7 dials

SEVEN DIALS

Anne Perry

Headline £18.99hbk Feb 2003

Reviewed by Kate Slatter


Anne Perry's latest Victorian mystery will make a lovely BBC adaptation one day - perhaps a Sunday evening.
Inspector Thomas Pitt of the Secret Service is hauled out of bed one morning and thrust into a mystery with massive political implications and all sorts of international machinations. A man has been found murdered in the home of a senior Cabinet minister's beautiful Egyptian mistress. Will Gladstone's Government survive?
Luckily for Pitt, his wife Charlotte is keen to keep an eye on her husband. She is worried, as previous cases have inveigled him with the Inner Circle - a mysterious group who destroyed Pitt's career as a Metropolitan Police officer and nearly took his life. Charlotte is not a typical Victorian wife and quickly becomes immersed in working the case her own way, consisting mainly of taking tea with Society ladies and pounding the pavements of London's seedier areas.
Perry takes the reader from Westminster to Egypt.
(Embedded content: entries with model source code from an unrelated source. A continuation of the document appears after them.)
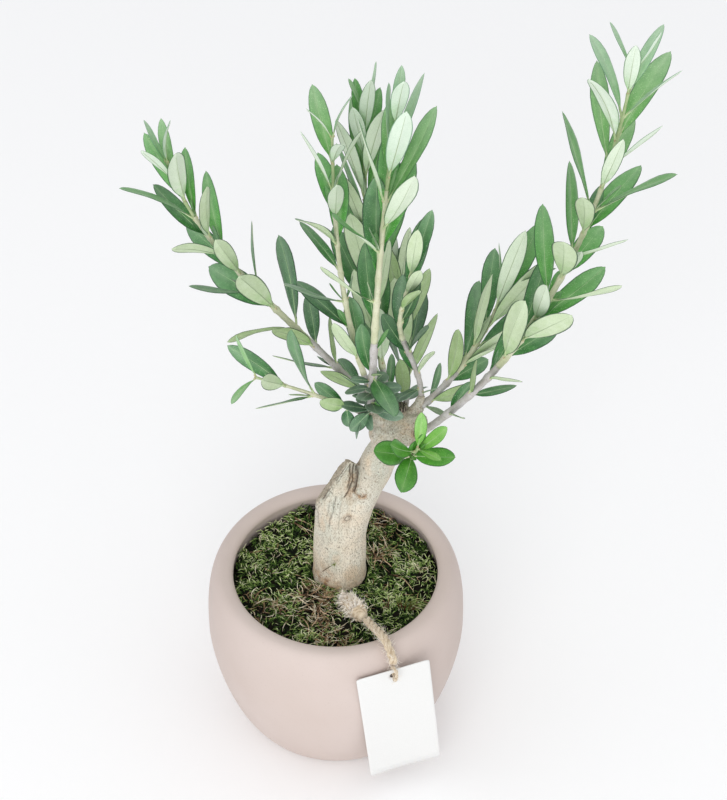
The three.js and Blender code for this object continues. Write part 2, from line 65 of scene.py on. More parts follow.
# Planter, with its inside as radius and height
POT_RADIUS = 92
POT_HEIGHT = 136.8
POT_WIDEST_Z = 83.8
FOOT_RADIUS = 65.3
FOOT_RING = 8
FOOT_HOLLOW = 0.8
FOOT_BEVEL = 1.6
RIM_RADIUS = 79.2
MOUTH_RADIUS = 72.5
LIP_DROP = 4.5
BELLY_POWER = 1.48
SHOULDER_POWER = 2.5
POT_INSIDE = [
    (73.1, 130), (74.5, 126), (74.5, 112), (81, 102), (82, 82), (77, 50), (69.5, 25), (61, 12), (0, 12),
]
POT_SIDES = 160

# Moss
MOSS_RADIUS = 74.2
MOSS_BOTTOM = 115.3
MOSS_Z = 123.5
MOSS_BUMP = 2.2
BED_SIDES = 140
BED_RINGS = 44
BED_DROP = 2.4
BED_RELIEF = 1.8
BED_EDGE = (4, 2.2)  # how wide its rounded edge is, and how far it falls
TRUNK_FOOT = (3.2, 10)
TRUNK_FOOT_RADIUS = 19.4
TUFTS = 1900
TUFTS_ROUND_TRUNK = 240
ROUND_TRUNK = (0.8, 3.5)  # how far those stand from it
LEAN_OUT = 5  # strands this near the trunk lean away from it
TUFT_STRANDS = 6
TUFT_SPREAD = 1.3
TUFT_TURN = 65  # degrees
RIM_MARGIN = 1.2
GAP_BELOW = -0.13  # no strand stands where the noise is lower
STRAND_SINK = 3.4
STRAND_HUMPS = 2
# Strands stand higher at the back: past a radius, over a stretch, by a Y, and by how much
BANK = (60, 12, 40, 3.4)
# Strands, as ranges for brown ones and for green ones: length, angle above the level where they start and
# where they end, and thickness
STRAND_RANGES = [
    ((8, 17), (4.6, 8.6)), ((20, 75), (45, 88)), ((-70, 20), (-75, 25)), ((0.24, 0.42), (0.28, 0.48)),
]
STRAND_CURLS = (110, 70)
STRAND_TAPER = ([0, 0.2, 0.4, 0.6, 0.8, 1], [0.75, 1, 1, 0.85, 0.6, 0.2])
DRY_SHARE = 0.55  # of the brown strands, and the others are straw
SHADES = [-0.1, 0.3]  # deep green below, green, and bright above
# Brown patches, as X, Y and radius
BROWN_PLACES = [
    (-14, -15, 9), (-11, -31, 11), (39, 57, 9), (28, 24, 7), (-52, -30, 9), (2, -58, 10), (62, 4, 5),
]
BROWN_THERE = 0.7
BROWN_ANYWHERE = 0.03
# Rootlets that lie on the moss, as X and Y of the foot, heading, length and how far they turn, in degrees
ROOTLETS = [
    (38, 5, 62, 27, -35), (-17, -6, 30, 16, 160), (-22, -10, 50, 20, -150), (-14, -16, 20, 22, 120),
    (-10, -24, -40, 18, 140), (-16, -28, 60, 24, -120), (-24, -20, 80, 22, 90), (-8, -36, 10, 16, 170),
    (-30, -34, 70, 26, -80), (-20, -40, 95, 28, 60), (-19, -14, -20, 18, -130), (-38, 66, 52, 22, 12),
    (-40, 62, 58, 24, -14), (-35, 60, 60, 20, 18), (-34, 55, 66, 19, -22), (-26, 22, -70, 15, 60),
    (26, 26, 30, 19, -50), (31, 22, 20, 16, 40),
]
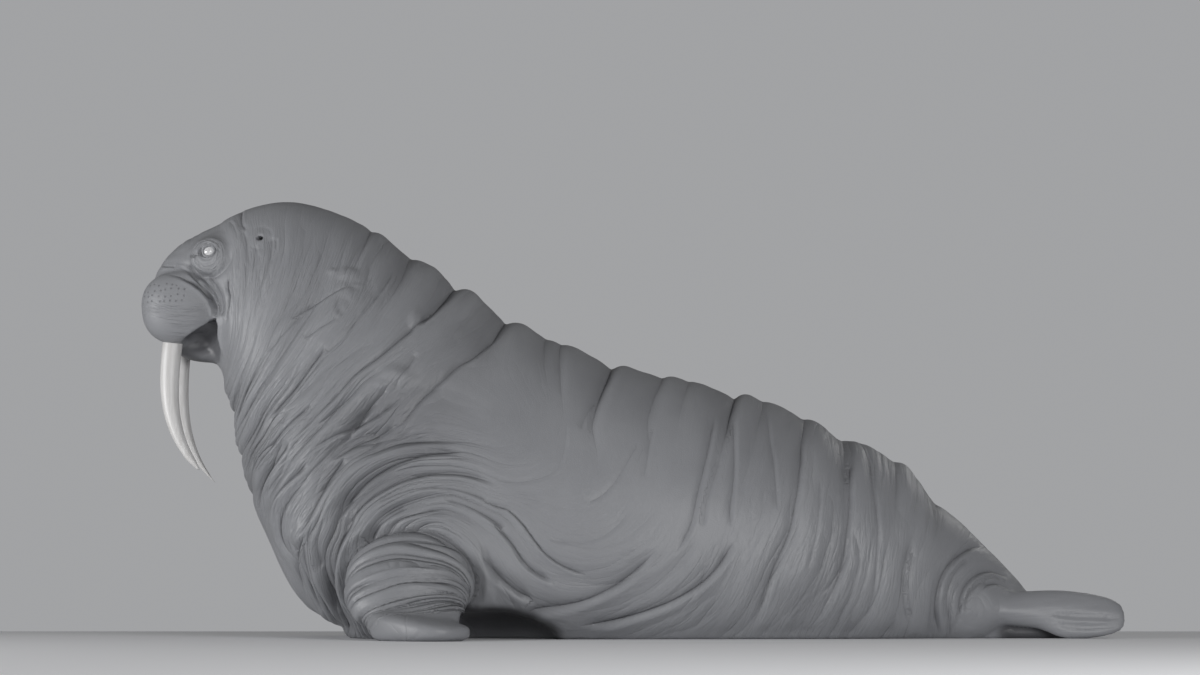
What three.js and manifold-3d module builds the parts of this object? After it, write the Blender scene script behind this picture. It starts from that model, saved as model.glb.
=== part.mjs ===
// A life-size walrus lying on its belly with its head and chest raised, in millimetres.
// +Z is up, the head points along -X, the animal's left side is towards -Y, and the floor is at z = 0.
import * as THREE from "three";
import { ParametricGeometry } from "three/addons/geometries/ParametricGeometry.js";
import { mergeVertices } from "three/addons/utils/BufferGeometryUtils.js";
import Module from "manifold-3d";

const wasm = await Module();
wasm.setup();

const GAP = 0.3; // between nodes that touch
const LEFT = -1;
const RIGHT = 1;
const SIDES = [["left", LEFT], ["right", RIGHT]];

// Cross-sections of the trunk from snout to hock: the point on the back, the point on the throat or belly,
// each as [x, z], and half the width. A belly point below the floor gives the width that lies flat on it.
const SECTIONS = [
  { at: "snout", top: [-1540, 1165], low: [-1540, 1135], half: 20 },
  { at: "nose", top: [-1518, 1262], low: [-1525, 1050], half: 82 },
  { at: "bridge", top: [-1448, 1332], low: [-1450, 985], half: 106 },
  { at: "eyes", top: [-1356, 1372], low: [-1385, 925], half: 140 },
  { at: "ears", top: [-1240, 1428], low: [-1335, 880], half: 186 },
  { at: "crown", top: [-1095, 1445], low: [-1306, 790], half: 226 },
  { at: "nape", top: [-905, 1388], low: [-1270, 622], half: 282 },
  { at: "neck", top: [-745, 1300], low: [-1232, 470], half: 335 },
  { at: "withers", top: [-585, 1198], low: [-1153, 300], half: 388 },
  { at: "shoulder", top: [-390, 1062], low: [-1030, 105], half: 436 },
  { at: "breast", top: [-190, 966], low: [-800, -35], half: 464 },
  { at: "barrel", top: [10, 888], low: [-430, -62], half: 476 },
  { at: "belly", top: [256, 838], low: [-20, -66], half: 472 },
  { at: "waist", top: [480, 776], low: [330, -62], half: 448 },
  { at: "loin", top: [703, 680], low: [620, -52], half: 406 },
  { at: "hip", top: [880, 586], low: [830, -38], half: 344 },
  { at: "rump", top: [1045, 446], low: [985, -22], half: 272 },
  { at: "tail_root", top: [1190, 296], low: [1125, -4], half: 195 },
  { at: "hock", top: [1290, 190], low: [1235, 14], half: 120 },
  { at: "end", top: [1340, 120], low: [1335, 100], half: 10 },
];
const LAST = SECTIONS.length - 1;
const ROUND = 2.0; // exponent of a section's upper half and of the whole head, 2 is an ellipse
const FULL = 2.7; // exponent of the lower half of a trunk section
const DROOP = 0.14; // how much wider a trunk section is low down than high up
const FULL_FROM = 4; // the section where the trunk starts to fill out
const FULL_OVER = 5; // and the number of sections over which it does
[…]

Her eye for detail is unerringly accurate, but the novel is utterly lacking in passion and dynamism. The story is interesting but it is difficult to really care about the outcome. The men are uniformly spineless and the women so atypically Victorian as to be incredible. The reader tires of being reminded how bright the Pitts' housemaid is, despite common birth (complete with Dick Van Dyke-style cockney dialogue), and how fiercely loyal she is to her employers, for their recognition of her "diamond in the rough" status. Wait for the television adaptation - this is a style of writing that is crying out for visual interpretation.